Set problem: Retype everything from the line that contains "Recreate this object" down to the line that contains "seal_proud = 0.23; // [0.1:0.01:0.5]", inclusive, without altering or adding anything.

....

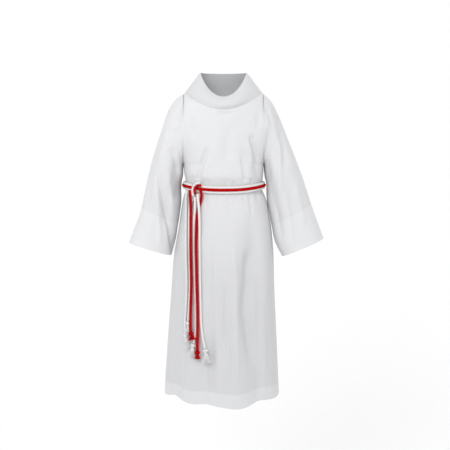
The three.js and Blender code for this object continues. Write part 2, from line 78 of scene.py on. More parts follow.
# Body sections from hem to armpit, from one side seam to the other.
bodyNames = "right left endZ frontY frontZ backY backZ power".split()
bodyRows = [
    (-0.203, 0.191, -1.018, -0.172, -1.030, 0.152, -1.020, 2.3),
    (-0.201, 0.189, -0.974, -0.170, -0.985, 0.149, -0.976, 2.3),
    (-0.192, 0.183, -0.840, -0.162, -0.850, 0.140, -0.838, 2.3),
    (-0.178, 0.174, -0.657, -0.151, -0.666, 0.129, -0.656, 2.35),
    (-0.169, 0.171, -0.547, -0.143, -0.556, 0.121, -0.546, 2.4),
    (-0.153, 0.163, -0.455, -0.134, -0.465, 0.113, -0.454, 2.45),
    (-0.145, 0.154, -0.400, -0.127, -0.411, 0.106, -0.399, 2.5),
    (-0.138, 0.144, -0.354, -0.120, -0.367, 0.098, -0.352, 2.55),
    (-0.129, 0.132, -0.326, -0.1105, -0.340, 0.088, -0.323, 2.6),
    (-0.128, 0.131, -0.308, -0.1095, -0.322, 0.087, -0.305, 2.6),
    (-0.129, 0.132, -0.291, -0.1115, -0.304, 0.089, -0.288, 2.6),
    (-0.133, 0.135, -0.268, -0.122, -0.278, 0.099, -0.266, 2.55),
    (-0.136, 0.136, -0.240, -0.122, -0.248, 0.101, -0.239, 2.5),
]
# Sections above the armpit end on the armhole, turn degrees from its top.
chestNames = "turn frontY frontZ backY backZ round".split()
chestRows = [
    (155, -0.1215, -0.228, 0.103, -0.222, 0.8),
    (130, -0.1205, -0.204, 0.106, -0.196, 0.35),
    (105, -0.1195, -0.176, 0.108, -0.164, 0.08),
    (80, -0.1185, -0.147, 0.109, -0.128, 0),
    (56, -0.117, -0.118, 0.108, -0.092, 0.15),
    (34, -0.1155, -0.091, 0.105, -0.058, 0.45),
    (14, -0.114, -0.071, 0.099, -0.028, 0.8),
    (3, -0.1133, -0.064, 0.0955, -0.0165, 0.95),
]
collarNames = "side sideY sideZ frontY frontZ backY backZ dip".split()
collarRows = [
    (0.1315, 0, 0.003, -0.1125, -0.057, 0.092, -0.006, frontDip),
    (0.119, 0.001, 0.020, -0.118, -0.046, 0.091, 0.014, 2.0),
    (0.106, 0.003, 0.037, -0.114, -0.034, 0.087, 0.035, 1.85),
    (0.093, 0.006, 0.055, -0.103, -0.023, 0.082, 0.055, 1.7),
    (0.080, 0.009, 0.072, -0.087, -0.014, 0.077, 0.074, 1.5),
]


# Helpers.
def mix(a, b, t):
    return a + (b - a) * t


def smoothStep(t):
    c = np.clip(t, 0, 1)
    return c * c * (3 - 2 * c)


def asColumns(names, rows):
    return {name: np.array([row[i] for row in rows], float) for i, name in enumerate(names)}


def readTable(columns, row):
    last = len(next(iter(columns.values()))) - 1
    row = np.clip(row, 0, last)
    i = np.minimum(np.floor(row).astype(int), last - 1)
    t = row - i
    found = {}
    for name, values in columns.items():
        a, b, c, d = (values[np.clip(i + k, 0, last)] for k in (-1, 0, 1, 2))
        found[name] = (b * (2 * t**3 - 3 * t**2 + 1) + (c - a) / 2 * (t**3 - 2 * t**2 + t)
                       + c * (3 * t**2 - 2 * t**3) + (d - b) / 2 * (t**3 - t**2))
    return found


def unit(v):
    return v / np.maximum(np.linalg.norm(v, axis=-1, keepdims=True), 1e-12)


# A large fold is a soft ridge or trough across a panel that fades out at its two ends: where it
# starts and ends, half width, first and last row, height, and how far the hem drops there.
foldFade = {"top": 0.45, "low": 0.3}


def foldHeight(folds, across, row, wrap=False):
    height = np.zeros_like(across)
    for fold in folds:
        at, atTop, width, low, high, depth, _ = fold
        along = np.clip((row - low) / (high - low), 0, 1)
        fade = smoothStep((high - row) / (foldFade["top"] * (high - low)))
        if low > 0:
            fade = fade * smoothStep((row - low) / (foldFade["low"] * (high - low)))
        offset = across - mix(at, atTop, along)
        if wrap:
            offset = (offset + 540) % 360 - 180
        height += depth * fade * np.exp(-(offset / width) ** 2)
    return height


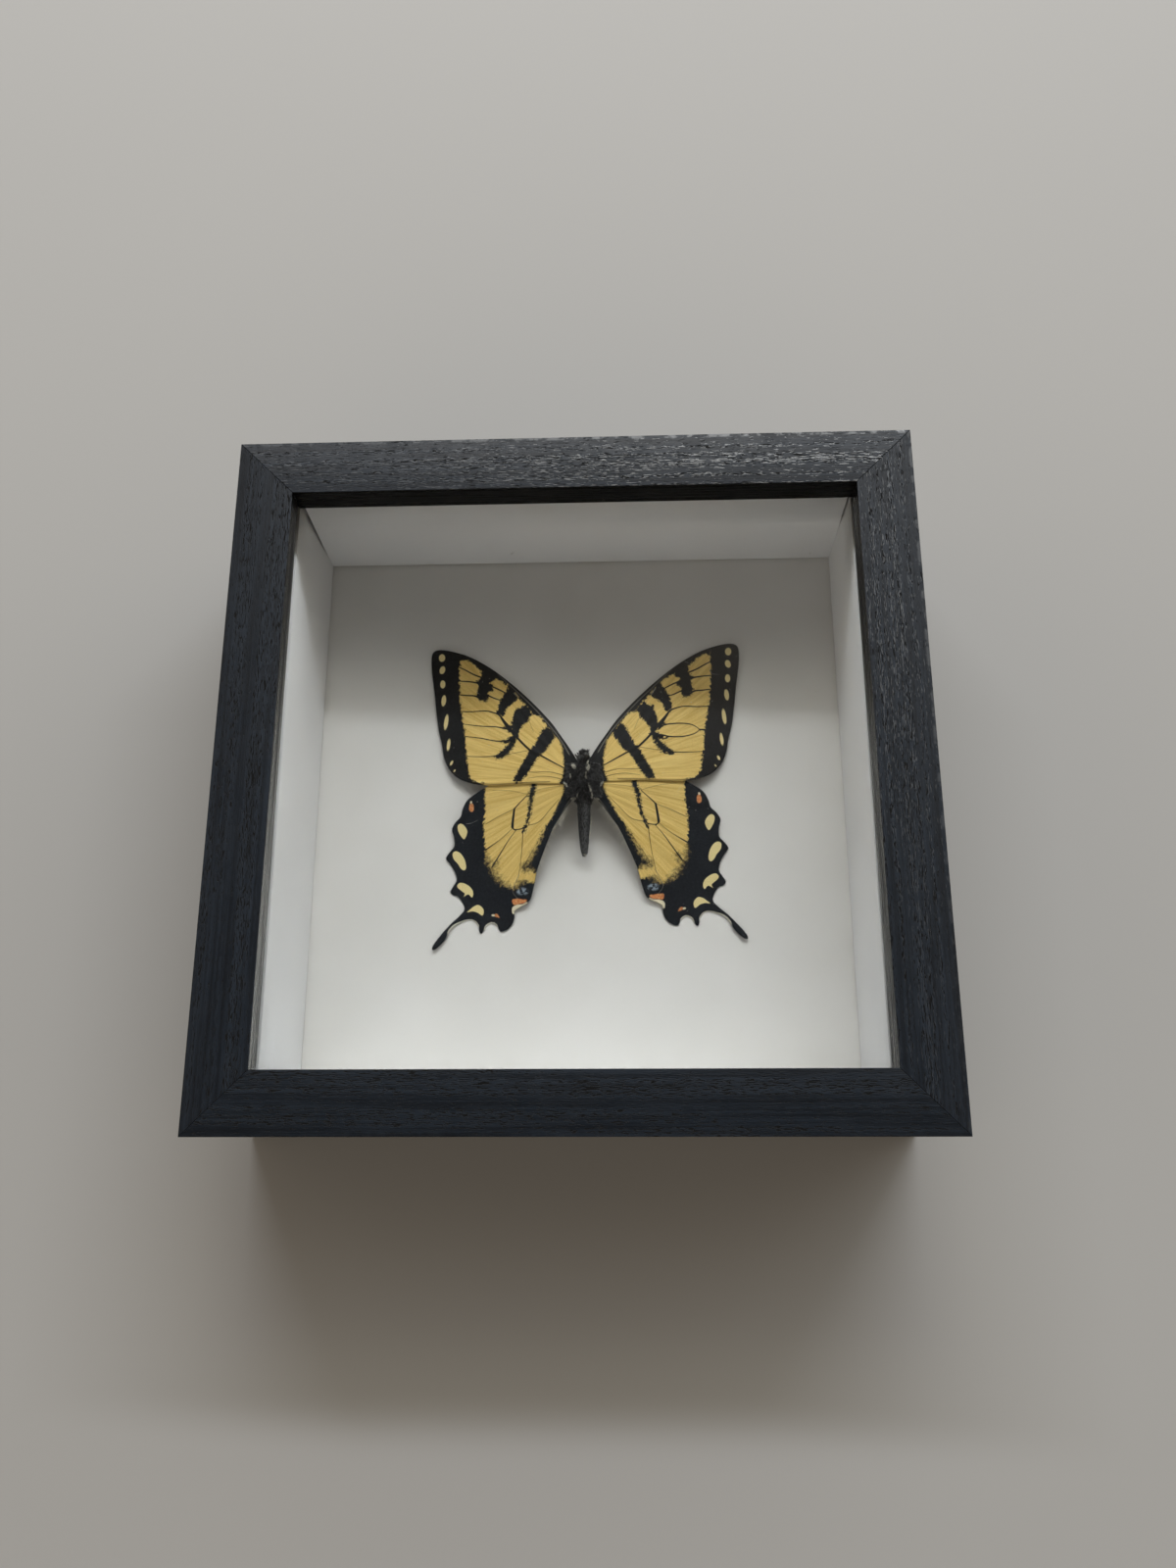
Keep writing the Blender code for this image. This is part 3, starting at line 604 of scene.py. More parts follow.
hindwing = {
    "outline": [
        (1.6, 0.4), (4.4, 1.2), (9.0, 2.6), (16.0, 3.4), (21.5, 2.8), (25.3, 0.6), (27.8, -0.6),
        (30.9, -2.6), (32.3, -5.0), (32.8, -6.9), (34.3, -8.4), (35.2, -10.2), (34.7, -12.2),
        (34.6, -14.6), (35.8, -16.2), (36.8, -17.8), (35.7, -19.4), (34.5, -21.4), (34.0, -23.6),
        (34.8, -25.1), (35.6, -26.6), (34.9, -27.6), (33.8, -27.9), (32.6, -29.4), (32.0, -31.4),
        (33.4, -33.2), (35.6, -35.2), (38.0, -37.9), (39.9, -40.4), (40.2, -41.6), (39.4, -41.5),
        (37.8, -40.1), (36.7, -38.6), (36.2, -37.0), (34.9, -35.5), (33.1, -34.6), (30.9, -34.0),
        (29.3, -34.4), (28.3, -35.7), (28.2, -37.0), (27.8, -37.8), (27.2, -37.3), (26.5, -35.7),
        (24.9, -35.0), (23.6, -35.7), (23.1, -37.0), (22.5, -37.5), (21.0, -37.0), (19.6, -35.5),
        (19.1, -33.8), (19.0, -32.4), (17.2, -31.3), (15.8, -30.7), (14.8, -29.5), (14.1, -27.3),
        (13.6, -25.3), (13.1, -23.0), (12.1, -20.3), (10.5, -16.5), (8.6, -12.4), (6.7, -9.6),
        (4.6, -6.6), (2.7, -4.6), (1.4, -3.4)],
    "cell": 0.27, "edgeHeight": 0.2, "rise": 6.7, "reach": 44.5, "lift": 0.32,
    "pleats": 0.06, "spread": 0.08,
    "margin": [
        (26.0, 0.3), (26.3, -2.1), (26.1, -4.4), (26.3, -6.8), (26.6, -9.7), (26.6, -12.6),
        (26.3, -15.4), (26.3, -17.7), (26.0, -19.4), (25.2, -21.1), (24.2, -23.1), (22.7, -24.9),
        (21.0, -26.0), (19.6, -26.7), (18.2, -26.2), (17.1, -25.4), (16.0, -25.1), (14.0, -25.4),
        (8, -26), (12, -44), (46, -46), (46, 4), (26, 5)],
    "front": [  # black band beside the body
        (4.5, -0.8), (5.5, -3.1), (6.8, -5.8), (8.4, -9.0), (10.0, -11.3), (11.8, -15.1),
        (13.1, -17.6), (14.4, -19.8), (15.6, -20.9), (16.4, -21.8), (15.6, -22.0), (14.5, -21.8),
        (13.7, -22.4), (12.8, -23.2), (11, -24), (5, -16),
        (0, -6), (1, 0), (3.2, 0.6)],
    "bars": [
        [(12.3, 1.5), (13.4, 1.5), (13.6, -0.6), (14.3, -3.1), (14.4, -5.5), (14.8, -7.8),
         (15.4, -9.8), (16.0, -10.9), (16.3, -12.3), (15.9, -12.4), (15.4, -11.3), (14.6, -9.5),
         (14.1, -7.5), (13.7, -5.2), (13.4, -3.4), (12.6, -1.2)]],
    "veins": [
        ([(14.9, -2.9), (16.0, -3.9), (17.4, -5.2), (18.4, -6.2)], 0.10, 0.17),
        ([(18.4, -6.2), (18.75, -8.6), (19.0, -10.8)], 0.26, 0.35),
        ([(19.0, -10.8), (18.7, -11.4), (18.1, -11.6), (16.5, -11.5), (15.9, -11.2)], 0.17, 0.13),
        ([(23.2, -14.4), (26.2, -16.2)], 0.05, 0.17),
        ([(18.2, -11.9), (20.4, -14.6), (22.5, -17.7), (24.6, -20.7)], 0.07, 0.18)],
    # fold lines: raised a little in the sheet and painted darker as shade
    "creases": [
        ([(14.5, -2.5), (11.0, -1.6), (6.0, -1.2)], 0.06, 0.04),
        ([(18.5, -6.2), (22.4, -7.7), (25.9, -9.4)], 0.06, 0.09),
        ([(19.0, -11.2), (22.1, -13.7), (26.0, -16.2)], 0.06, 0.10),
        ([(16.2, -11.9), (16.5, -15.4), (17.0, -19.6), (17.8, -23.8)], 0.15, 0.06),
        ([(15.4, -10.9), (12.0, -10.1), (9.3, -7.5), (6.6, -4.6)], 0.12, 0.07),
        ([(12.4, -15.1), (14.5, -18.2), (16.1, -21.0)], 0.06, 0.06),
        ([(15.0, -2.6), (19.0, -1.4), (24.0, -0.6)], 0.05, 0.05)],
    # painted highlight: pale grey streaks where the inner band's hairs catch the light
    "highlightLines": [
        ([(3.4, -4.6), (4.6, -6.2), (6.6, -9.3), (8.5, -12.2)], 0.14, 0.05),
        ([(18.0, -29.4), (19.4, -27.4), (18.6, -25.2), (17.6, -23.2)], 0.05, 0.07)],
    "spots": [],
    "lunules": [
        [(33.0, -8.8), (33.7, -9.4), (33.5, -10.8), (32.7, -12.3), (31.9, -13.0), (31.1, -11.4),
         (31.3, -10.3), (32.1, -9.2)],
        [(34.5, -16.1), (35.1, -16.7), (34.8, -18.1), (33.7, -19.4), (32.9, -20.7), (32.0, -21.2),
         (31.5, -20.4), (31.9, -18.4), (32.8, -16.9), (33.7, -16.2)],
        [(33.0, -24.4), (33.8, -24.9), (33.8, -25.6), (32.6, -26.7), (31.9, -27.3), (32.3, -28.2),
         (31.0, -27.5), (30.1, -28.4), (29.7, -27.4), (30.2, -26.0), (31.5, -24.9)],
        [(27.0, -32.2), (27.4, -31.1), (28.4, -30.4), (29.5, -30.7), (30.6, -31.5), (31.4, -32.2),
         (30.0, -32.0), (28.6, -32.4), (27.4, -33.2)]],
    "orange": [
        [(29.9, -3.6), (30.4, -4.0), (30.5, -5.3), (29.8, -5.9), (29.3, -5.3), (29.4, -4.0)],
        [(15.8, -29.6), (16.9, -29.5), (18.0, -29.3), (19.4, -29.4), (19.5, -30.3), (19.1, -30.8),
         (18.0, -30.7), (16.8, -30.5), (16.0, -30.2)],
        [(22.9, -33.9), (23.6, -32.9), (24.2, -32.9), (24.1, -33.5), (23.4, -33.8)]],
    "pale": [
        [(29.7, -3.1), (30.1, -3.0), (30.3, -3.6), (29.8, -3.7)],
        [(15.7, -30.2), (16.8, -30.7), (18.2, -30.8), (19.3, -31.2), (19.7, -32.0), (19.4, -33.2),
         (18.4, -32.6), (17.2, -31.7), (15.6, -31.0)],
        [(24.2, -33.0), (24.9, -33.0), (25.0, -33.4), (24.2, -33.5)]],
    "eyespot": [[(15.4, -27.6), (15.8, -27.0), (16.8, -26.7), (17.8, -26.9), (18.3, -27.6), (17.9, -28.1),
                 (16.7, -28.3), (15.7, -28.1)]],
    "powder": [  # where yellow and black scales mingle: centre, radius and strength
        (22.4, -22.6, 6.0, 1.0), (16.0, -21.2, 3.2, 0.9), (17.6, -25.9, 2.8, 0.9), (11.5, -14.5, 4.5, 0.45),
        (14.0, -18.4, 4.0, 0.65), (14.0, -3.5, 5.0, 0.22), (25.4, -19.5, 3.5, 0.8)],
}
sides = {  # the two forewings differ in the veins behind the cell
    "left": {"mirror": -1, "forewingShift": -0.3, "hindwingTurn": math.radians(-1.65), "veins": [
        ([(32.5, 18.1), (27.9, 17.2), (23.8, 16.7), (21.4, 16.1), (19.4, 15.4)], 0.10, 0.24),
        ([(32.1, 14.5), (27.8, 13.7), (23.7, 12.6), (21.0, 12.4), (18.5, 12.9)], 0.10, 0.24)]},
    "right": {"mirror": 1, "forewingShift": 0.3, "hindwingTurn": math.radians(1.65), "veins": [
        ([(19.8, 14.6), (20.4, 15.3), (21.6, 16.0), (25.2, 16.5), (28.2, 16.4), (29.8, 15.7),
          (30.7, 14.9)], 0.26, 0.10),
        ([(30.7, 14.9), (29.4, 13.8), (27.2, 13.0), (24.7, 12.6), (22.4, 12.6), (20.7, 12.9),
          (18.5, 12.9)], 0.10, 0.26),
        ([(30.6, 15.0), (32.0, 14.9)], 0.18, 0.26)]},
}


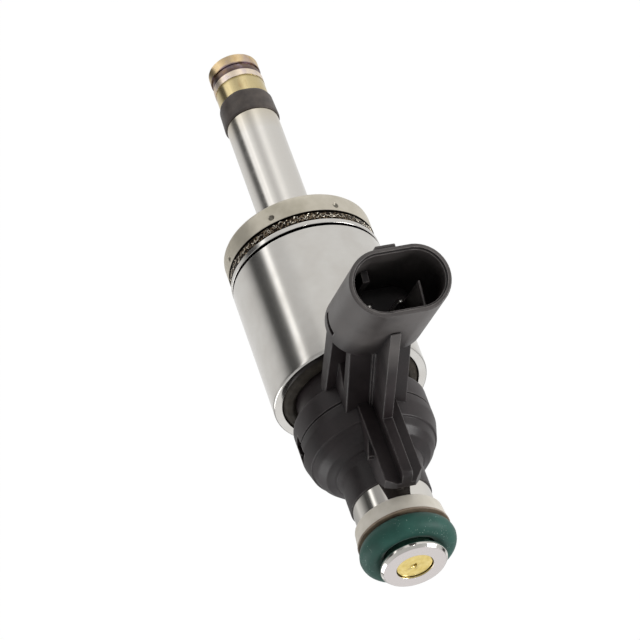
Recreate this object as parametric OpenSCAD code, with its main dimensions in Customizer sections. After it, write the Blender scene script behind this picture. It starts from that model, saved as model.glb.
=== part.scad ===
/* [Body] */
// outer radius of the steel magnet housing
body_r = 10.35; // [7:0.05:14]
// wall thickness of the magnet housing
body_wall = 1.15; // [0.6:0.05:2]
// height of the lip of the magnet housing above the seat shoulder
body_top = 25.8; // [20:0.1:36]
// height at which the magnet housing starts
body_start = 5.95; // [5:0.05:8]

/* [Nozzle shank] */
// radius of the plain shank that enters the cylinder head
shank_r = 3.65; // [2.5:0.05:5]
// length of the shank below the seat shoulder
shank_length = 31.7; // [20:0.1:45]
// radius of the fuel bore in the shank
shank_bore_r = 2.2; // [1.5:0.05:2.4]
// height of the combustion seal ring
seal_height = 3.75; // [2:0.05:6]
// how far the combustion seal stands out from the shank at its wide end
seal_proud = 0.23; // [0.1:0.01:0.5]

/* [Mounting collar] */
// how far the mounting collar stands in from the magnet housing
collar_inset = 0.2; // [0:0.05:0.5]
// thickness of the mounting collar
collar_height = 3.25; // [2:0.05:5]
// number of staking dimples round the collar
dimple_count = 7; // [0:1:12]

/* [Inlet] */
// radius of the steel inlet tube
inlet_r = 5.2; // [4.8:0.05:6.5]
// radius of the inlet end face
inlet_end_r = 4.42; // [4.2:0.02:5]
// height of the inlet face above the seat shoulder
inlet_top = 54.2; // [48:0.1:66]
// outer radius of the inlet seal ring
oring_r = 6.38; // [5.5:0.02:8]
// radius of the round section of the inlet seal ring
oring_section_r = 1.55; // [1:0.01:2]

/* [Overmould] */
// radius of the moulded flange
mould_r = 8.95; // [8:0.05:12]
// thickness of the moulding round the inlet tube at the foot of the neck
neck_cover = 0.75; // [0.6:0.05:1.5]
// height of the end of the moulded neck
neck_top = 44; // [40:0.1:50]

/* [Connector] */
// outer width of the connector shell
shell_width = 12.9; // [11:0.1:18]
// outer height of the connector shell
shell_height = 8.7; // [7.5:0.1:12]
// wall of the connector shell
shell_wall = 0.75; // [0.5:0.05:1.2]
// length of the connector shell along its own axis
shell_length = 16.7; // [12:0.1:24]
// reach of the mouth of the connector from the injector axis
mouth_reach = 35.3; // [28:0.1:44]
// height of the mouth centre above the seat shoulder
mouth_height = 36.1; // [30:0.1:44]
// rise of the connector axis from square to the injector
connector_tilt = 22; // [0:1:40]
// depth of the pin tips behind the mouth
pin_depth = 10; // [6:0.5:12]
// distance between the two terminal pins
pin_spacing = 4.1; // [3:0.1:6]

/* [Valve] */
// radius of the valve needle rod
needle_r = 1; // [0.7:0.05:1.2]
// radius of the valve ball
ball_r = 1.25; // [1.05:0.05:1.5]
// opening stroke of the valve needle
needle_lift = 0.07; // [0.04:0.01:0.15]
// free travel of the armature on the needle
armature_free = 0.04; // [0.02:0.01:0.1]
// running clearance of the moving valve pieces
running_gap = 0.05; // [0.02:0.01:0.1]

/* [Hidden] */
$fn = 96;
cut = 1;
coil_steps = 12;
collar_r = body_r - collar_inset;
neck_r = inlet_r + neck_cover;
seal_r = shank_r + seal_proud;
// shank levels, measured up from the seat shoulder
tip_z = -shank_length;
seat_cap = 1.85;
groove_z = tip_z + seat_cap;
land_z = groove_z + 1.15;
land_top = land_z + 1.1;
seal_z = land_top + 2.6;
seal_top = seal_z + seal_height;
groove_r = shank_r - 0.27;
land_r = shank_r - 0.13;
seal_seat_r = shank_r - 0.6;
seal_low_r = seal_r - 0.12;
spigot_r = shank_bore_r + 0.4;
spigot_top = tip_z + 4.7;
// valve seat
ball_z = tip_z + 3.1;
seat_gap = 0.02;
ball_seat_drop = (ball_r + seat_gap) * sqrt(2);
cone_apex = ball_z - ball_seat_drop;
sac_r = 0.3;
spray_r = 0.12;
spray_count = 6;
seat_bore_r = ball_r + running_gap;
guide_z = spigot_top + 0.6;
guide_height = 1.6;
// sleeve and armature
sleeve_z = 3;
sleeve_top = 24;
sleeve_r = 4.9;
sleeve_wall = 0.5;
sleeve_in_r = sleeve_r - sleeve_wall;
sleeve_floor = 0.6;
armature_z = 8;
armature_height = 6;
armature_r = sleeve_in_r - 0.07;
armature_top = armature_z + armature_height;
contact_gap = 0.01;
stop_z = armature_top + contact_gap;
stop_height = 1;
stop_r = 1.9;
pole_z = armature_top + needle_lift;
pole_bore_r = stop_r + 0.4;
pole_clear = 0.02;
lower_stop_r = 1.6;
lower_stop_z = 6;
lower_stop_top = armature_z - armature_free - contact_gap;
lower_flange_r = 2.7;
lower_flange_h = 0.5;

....

Written solution:
Recreate this object as parametric OpenSCAD code, with its main dimensions in Customizer sections. After it, write the Blender scene script behind this picture. It starts from that model, saved as model.glb.
=== part.scad ===
/* [Body] */
// outer radius of the steel magnet housing
body_r = 10.35; // [7:0.05:14]
// wall thickness of the magnet housing
body_wall = 1.15; // [0.6:0.05:2]
// height of the lip of the magnet housing above the seat shoulder
body_top = 25.8; // [20:0.1:36]
// height at which the magnet housing starts
body_start = 5.95; // [5:0.05:8]

/* [Nozzle shank] */
// radius of the plain shank that enters the cylinder head
shank_r = 3.65; // [2.5:0.05:5]
// length of the shank below the seat shoulder
shank_length = 31.7; // [20:0.1:45]
// radius of the fuel bore in the shank
shank_bore_r = 2.2; // [1.5:0.05:2.4]
// height of the combustion seal ring
seal_height = 3.75; // [2:0.05:6]
// how far the combustion seal stands out from the shank at its wide end
seal_proud = 0.23; // [0.1:0.01:0.5]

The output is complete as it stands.